Debris flows are defined as moving masses of rock fragments, soil, water, and air with more than half of the particles consisting of sand-sized particles or larger. Flash floods and heavy rainfall can initiate debris flows especially in areas where wildfires have burned off vegetation that previously stabilized the slope.

Debris flows are dense - similar to landslides, however due to their water-sediment ratio and high pore-fluid pressures, debris flows behave and flow like water. In Nevada, these debris flows can flow out onto alluvial fans, through washes or arroyos, stream channels, and mountain gullies.

Debris flows are common in many locations throughout Nevada with some more notable occurrences taking place in southern Nevada in 2016 after heavy monsoonal downpours, and in Douglas County in 2014 and 2015 following thunderstorms and heavy rain in the area of Johnson Lane.

Several precautions can be taken to avoid some of the impacts of a debris flow. When traveling in the Nevada backcountry during inclement weather, make sure to avoid washes and gullies - do not camp or park vehicles in these areas. Many dirt roads follow washes and canyons that can become inundated with debris, as was the case with the truck shown above. Remember that debris flows can travel over large distances, so even if it is not raining in the immediate area, that does not mean the area you are exploring will not be impacted.

Floods

Floods along major streams and flash floods along normally dry washes are all too common phenomena in Nevada. NBMG research is helping to understand the frequency and severity of past floods. Efforts are underway in southern, northwestern, and north-central Nevada to determine the timing, magnitude, and frequency of these events.

Periodic flooding should be a major concern of property owners along Nevada's rivers and creeks and dry washes. The 1997 New Year's flood was a reminder of this for the people of northern Nevada, and the sporadic flash floods down the Las Vegas Wash are reminders for the people of southern Nevada. The numerous dry washes and arroyos across the state are commonly the sites of flash floods, especially during thunderstorms.

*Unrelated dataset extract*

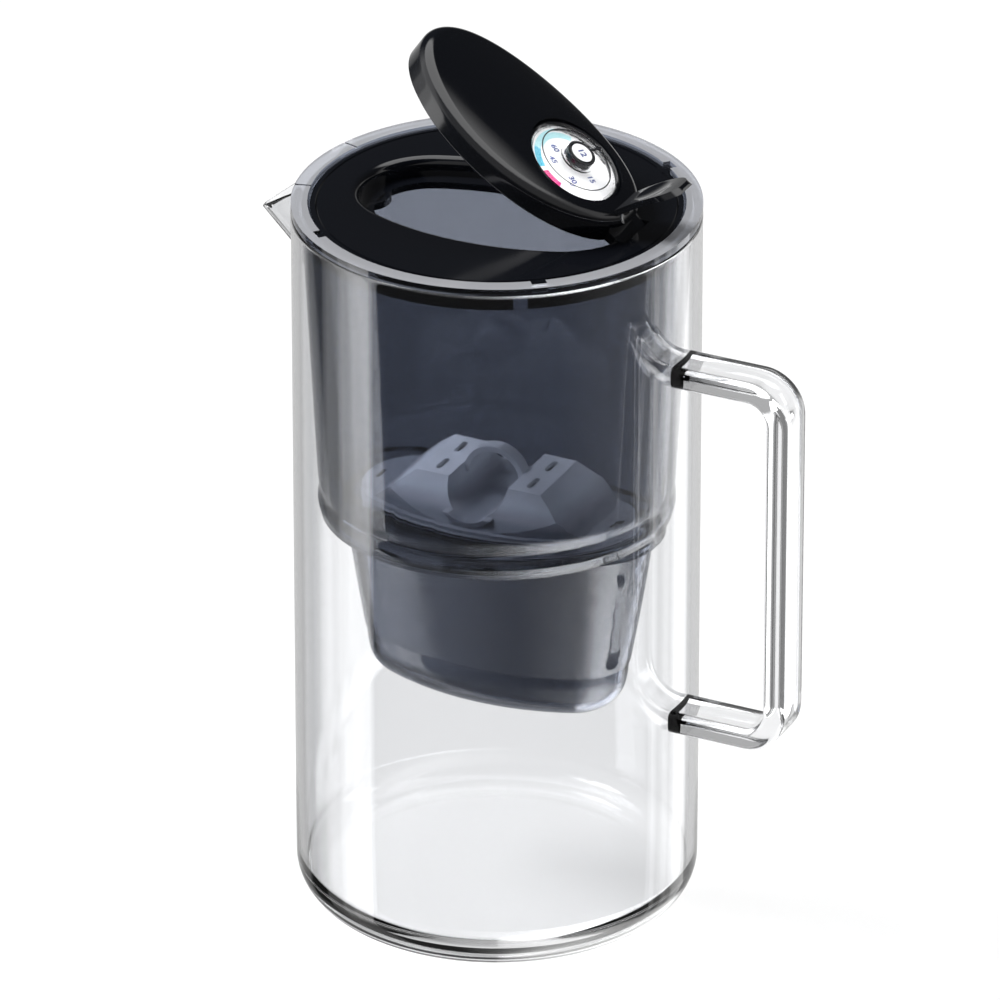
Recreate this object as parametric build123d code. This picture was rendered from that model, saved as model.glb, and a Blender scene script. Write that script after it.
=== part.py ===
from build123d import *
import os
from math import atan2, cos, radians, sin

# A glass water filter pitcher: a straight glass jug with a welded bar handle, a smoked
# hopper that hangs in the rim, a filter cartridge in the hopper's pocket, a black lid
# and a flip lid with a reminder dial and a thumb lever.
# Millimetres. The origin is on the table under the middle of the jug, +Z is up,
# +X points to the handle and -X to the spout.

# ------------------------------------------------------------------ jug
JUG_R = 69.0  # outside of the glass
GLASS_WALL = 3.0
JUG_RIM_Z = 256.5  # top of the glass rim
JUG_FLOOR = 8.0  # thickness of the heavy base
BASE_ROUND = 14.0  # outer corner of the base
FLOOR_ROUND = 9.0  # inner corner of the floor

SPOUT_HALF_ANGLE = 15.5  # where the lip leaves the rim
SPOUT_REACH = 19.0  # how far the tip stands out of the glass
SPOUT_DROP = 15.5  # how far the tip lies under the rim
SPOUT_HEIGHT = 34.0  # rim to where the spout grows out of the wall
SPOUT_NOSE_R = 4.2
SPOUT_WALL = 2.4

# ------------------------------------------------------------------ handle
HANDLE_WIDTH = 17.0
HANDLE_THICK = 8.0
HANDLE_EDGE_R = 2.2
HANDLE_BEND_R = 11.0  # centre line of the two bends
HANDLE_TOP_DROP = 45.5  # rim to the centre line of the upper bar
HANDLE_LOW_Z = 81.0
HANDLE_STAND = 38.0  # glass to the centre line of the upright bar
WELD_SPREAD = 2.6  # how far the weld swells round the bar
WELD_LENGTH = 5.0

# ------------------------------------------------------------------ hopper
HOPPER_GAP = 0.6  # to the glass, at the top
HOPPER_WALL = 2.0
HOPPER_DRAW = 4.8  # how much narrower the hopper is at its foot
HOPPER_DEPTH = 109.0  # rim to the foot
FLANGE_THICK = 2.5
SEAT_DROP = 2.2  # foot to the flat seat round the pocket's mouth
SEAT_MARGIN = 4.0
SPOUT_MARK_WIDTH = 0.9
SPOUT_MARK_DEPTH = 0.5

POCKET_DEPTH = 68.3
POCKET_WALL = 2.0
POCKET_COLLAR = 3.8  # thicker wall at the mouth
POCKET_ROUND = 11.0
POCKET_STEP_RISE = 18.0  # pocket's bottom to a fine step
POCKET_STEP = 0.5
OUTLET_R = 6.0
OUTLET_LIP = 1.2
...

The GBSSRL has a set of Federal Emergency Management Agency Flood Insurance Rate Maps covering the State of Nevada. These show the areas affected by 100-year and 500-year floods. These maps are indexed on paper but not electronically. The NBMG Publication Sales Office sells NBMG Urban Area Maps for flood and debris-flow hazards and slope, which use 7.5' topographic maps for a base. Flood and debris-flow hazards are available for Carson City 1Al, Genoa 1Cl, Las Vegas SE 3Al, Las Vegas SW 3Bl, South Lake Tahoe 2Al, and Washoe City 5Al. The NBMG Publication Sales Office also sells NBMG Special Publication SP-23 The 1997 New Year's Floods in Western Nevada, which details the 1997 New Year's flood and discusses earlier floods in western Nevada.

The USGS has information on floods and flooding, and our website has a few publications on floods and flooding. For information on a particular site, one may also check with the local county engineer's office or hire a consulting geologist or engineering firm to do a site study. For information on flood control projects, one may also check with local county engineer's office, the U.S. Army Corps of Engineers, and the U.S. Bureau of Reclamation.